Deepening alarm about prospects for economic growth

If the current weakness of our economy is not already apparent to everybody, some additional signs of that weakness are painfully convincing.

Just three months ago, about a fourth of the financial experts surveyed by the National Association for Business Economists predicted that our economy would grow by a dismal 2 percent or less over the coming year. But now, the number of those economists predicting such weak growth has risen to 85 percent.

The association also expects that fewer businesses will be hiring over the next year than had been previously hoped.

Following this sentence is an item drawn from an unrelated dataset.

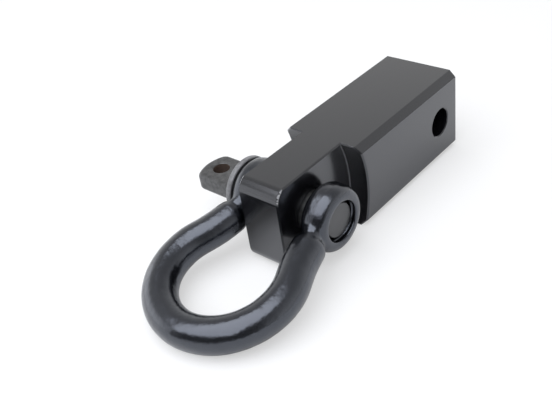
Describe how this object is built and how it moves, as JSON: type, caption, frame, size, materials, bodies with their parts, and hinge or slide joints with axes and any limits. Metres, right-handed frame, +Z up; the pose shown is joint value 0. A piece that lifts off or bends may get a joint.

Those figures are obviously of concern in a time of 9 percent nationwide unemployment. But what makes the current high unemployment figure even more disturbing is that nearly 5 million of the jobless have been out of work for a year or more. Many have burned through their savings and some have lost their homes. Now they are having to rely on limited unemployment benefits and the help of family and friends. They're enduring real hardship.

But so long as the federal government continues to threaten heavier regulation and higher taxes, companies will have great uncertainty and little incentive to invest in expansions that generate jobs. That same uncertainty means individuals will remain reluctant to spend. That means less economic activity and even more diminished prospects for job creation.

Given the failure of heavy government intervention in the economy, why don't we at least attempt a return to the free-enterprise, limited-government model that made America great?